Yapılacak iş zaman kaybetmeden işçi ve emekçi yığınlarına gitmek, onlar arasında çalışmak, onları kazanmak ve örgütlemektir. CHP tabanına, CHP’nin ve Kılıçdaroğlu’nun Ekmelettin İhsanoğlu’ndan beri partiyi sağa açma politikasının iflas ettiği anlatılmalıdır. CHP’ye asla sağdan bir destek gelmeyeceği, CHP’yi ve Kılıçdaroğlu’nu hem Millet İttifakı partilerini hem de içine alıp üye yaptığı Abdüllatif Şener gibilerinin partiyi kendi çıkarları için kullandıkları gösterilmelidir. Kaybedilen genel ve Cumhurbaşkanlığı seçimlerinden ders çıkararak bundan böyle kurulması gereken esas ittifakın Kürtlerle, komünistlerle, sol ve devrimci demokratik güçlerle olması gerektiği, hedefin işçi ve emekçi yığınları kazanmak olduğu bilince çıkarılmalıdır. 1970’lerden çıkarılacak ders budur. CHP’ye ve CHP’li belediyelere sağdan gelecek oy yoktur. Yerel seçimlerde onları destekleyecekler Kürtlerdir, solcular ve devrimcilerdir. CHP sağa değil 70’li yıllarda olduğu gibi sola açılmalıdır. Aksi takdirde HDP veya YSP de kendi adaylarını çıkarmak zorunda kalabilir ve büyükşehir belediyelerinin hepsini kaybedebilir.

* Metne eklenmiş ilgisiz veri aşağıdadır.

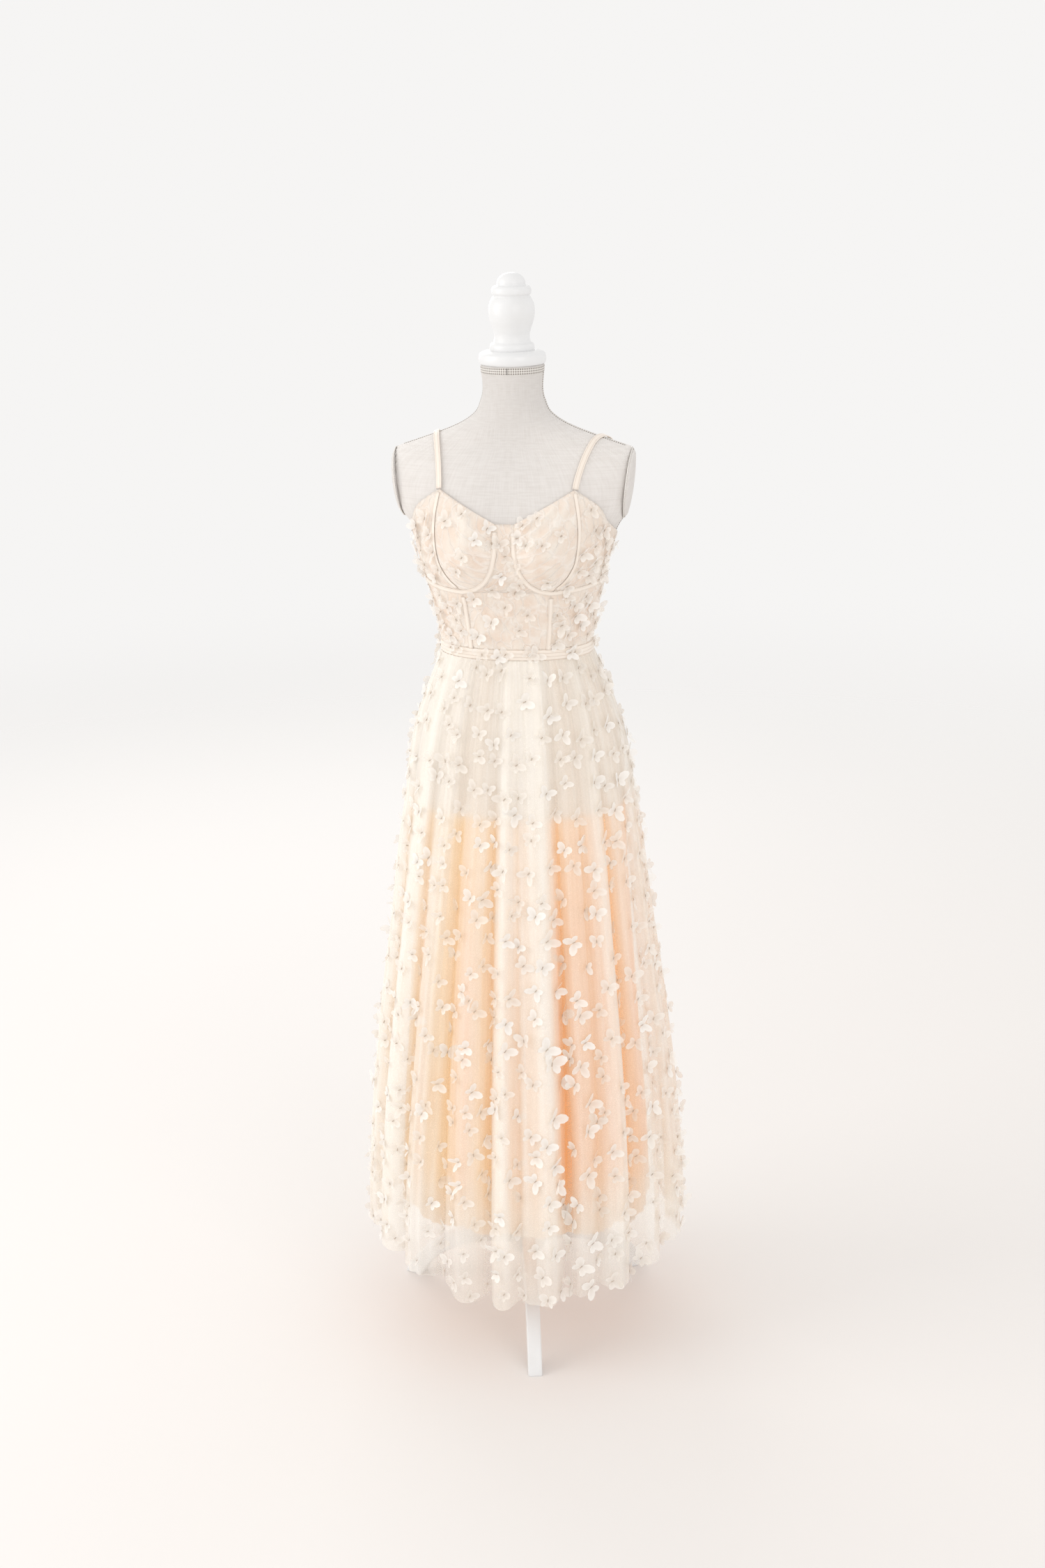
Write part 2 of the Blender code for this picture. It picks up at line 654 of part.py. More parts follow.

Partimiz TKP-1920 yerel seçimlerde de işçi ve emekçi yığınlarına, özellikle sağ partilerin etkisi altındaki işçi ve emekçi yığınlarına gitmeye, onlar arasında çalışmaya, örgütlenmeye hız verecektir. Genel seçimlerde olduğu gibi yerel seçimlerde de demokrasi mücadelesini yükseltmeye, Kürtlerin haklı mücadelesini Türk yığınlarına anlatmaya, işçi ve emekçilerin haklarını savunmaya devam edecek, bu konuları dillendiren, Kürt ve komünist düşmanlığı yapmayan adayları da destekleyecektir. Yerel seçimleri iktidara karşı mücadelenin bir parçası yapacaktır. Kürtlerle birlikte sol ve demokratik geniş bir seçim eylem birliğinin gerçekleşmesi için çalışacaktır.  Sınıf mücadelesinin yükselmesi için çalışacaktır. İşçi sınıfı mücadelesi yükseltilmeden seçim ve demokrasi mücadelesi kazanılamaz.